In an eye-opening revelation, state Rep. Andy Whitt, R-Harvest, chair of the House Economic Development and Tourism Committee, has disclosed a disturbing reality after his statewide tour of Alabama. Whitt’s journey, endorsed by Speaker of the House Nathaniel Ledbetter, R-Rainesville, was not just a perfunctory mission. It was a deep dive into the heart of Alabama’s gaming issue, which he deemed a pressing matter that could no longer be sidelined by the Legislature.
“Transparency and direct action have always been my guiding principles,” stated Whitt. “In my year-long expedition across the state, I’ve been confronted with the harsh truth of illegal gambling’s prevalence in every corner of Alabama. It’s a grim reality that demands immediate legislative intervention.”
Whitt’s commitment to addressing the issue head-on is evident in his comprehensive approach. “Alabama is in dire need of a unified, enforceable law against illegal gambling. Our current legal framework is a chaotic mix of amendments and court decisions, leading to a never-ending cycle of illegal casinos cropping up,” he explained. Whitt’s proposed solution involves not just tightening the existing laws but also enhancing penalties and equipping law enforcement with better resources to tackle this issue.
The complexity of the gaming issue in Alabama, as Whitt points out, extends to the legal aspects as well. The legal gaming operations, like those run by the Poarch Creek Indians under federal laws, and the legal pari-mutual tracks are just parts of a larger, more challenging puzzle. “The inconsistency in how our gambling laws are interpreted and enforced is a major roadblock,” Whitt added, emphasizing his focus on clarifying these legal ambiguities.
While acknowledging past proposals for gaming regulation, Whitt is resolute in his priority: combating the illegal gambling that’s deeply entrenched in the state. His investigations reveal a concerning pattern of illegal operations often backed by out-of-state entities, hinting at a broader network of organized crime.
“The balance between legal and illegal gaming is a tricky but crucial aspect we need to address,” Whitt remarked. His findings, gathered during his travels, paint a comprehensive picture of various illegal gambling operations and their impacts on local communities. “As state legislators, we need a broader perspective, one that transcends our individual districts and looks at the statewide implications of these issues,” he concluded, signaling a call to action for his colleagues in the Alabama legislature.
Gaming legislation, as a constitutional amendment, necessitates a direct vote from Alabama’s citizens, with the Legislature’s role limited to setting the voting parameters. The intricate saga of gambling legislation has been a persistent narrative for over twenty years, tracing its origins to the early 1990s with dog tracks and video poker. Despite numerous legislative attempts to legalize specific forms of gambling, the path has been fraught with obstacles.
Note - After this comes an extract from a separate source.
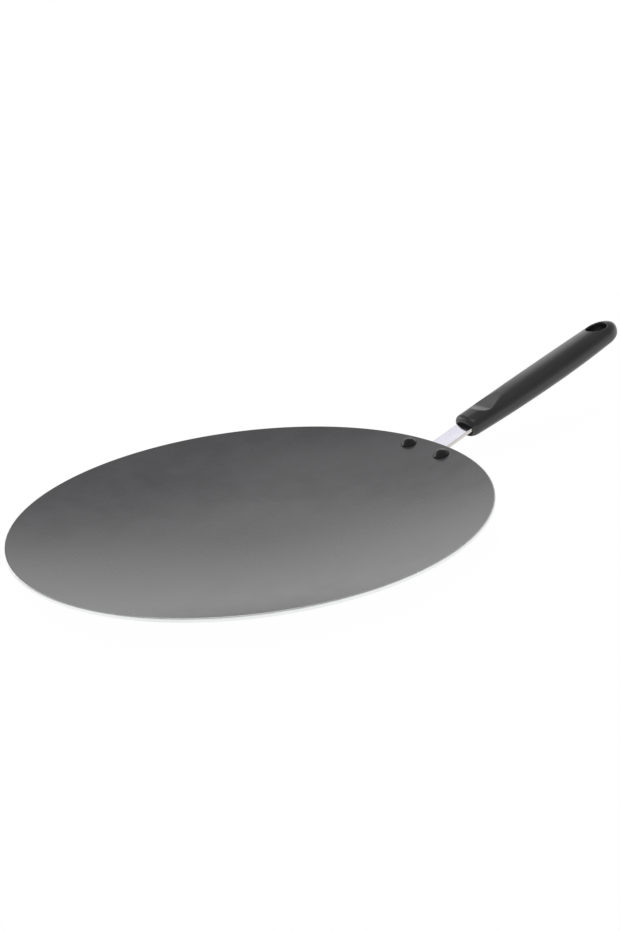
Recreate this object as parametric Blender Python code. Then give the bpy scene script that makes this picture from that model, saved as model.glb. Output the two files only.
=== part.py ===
"""Concave griddle pan (tawa): a dished round sheet, two rivets, a flat bracket and a moulded grip.

Frame: metres, +Z up. The origin is the middle of the flat foot that the pan stands on, and the
handle runs out along +X, rising. Every size that can be chosen by itself is named below, and
everything that seats on, fits in or lines up with another piece is worked out from these.
"""

import math

import bmesh
import bpy

# Fits
CLEARANCE = 0.0003            # gap left between two pieces that touch
OVERCUT = 0.004               # how far a cutter runs past the surface it opens

# Dish
RIM_RADIUS = 0.150
DISH_DEPTH = 0.016            # rise of the cooking surface from its middle to the rim
DISH_POWER = 2.4              # exponent of that rise over the plan radius
FOOT_RADIUS = 0.045           # flat turned under the middle, which the pan stands on
SHEET = 0.0025                # thickness of the plate in its middle and at its rim
RIM_ROUND = 0.0006            # rounded corners of the upright cut edge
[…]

Thus, the conversation in Alabama’s legislative halls is no longer just about the potential revenue and job opportunities from legalized gambling. It has matured into a broader discourse on law, order, and the state’s commitment to eradicating illegal activities under the guise of gambling. The future of gambling in Alabama now hinges on finding a balance between legalization, regulation, and law enforcement.
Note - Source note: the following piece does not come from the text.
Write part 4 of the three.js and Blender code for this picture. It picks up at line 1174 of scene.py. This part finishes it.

“When I started this journey, I didn’t know where the road would end,” said Whitt. “It has taken me all across the state. And I’ve learned a lot. And I’ve learned that we’ve got a problem and it needs to be resolved,” he continued. “Again, we can no longer simply do nothing; that’s not an option.”
Whitt’s revelations and proposals mark a significant step in Alabama’s path toward tackling the pervasive issue of illegal gambling. His proactive approach and detailed insights set the stage for a legislative response that could reshape the state’s gaming landscape for the better.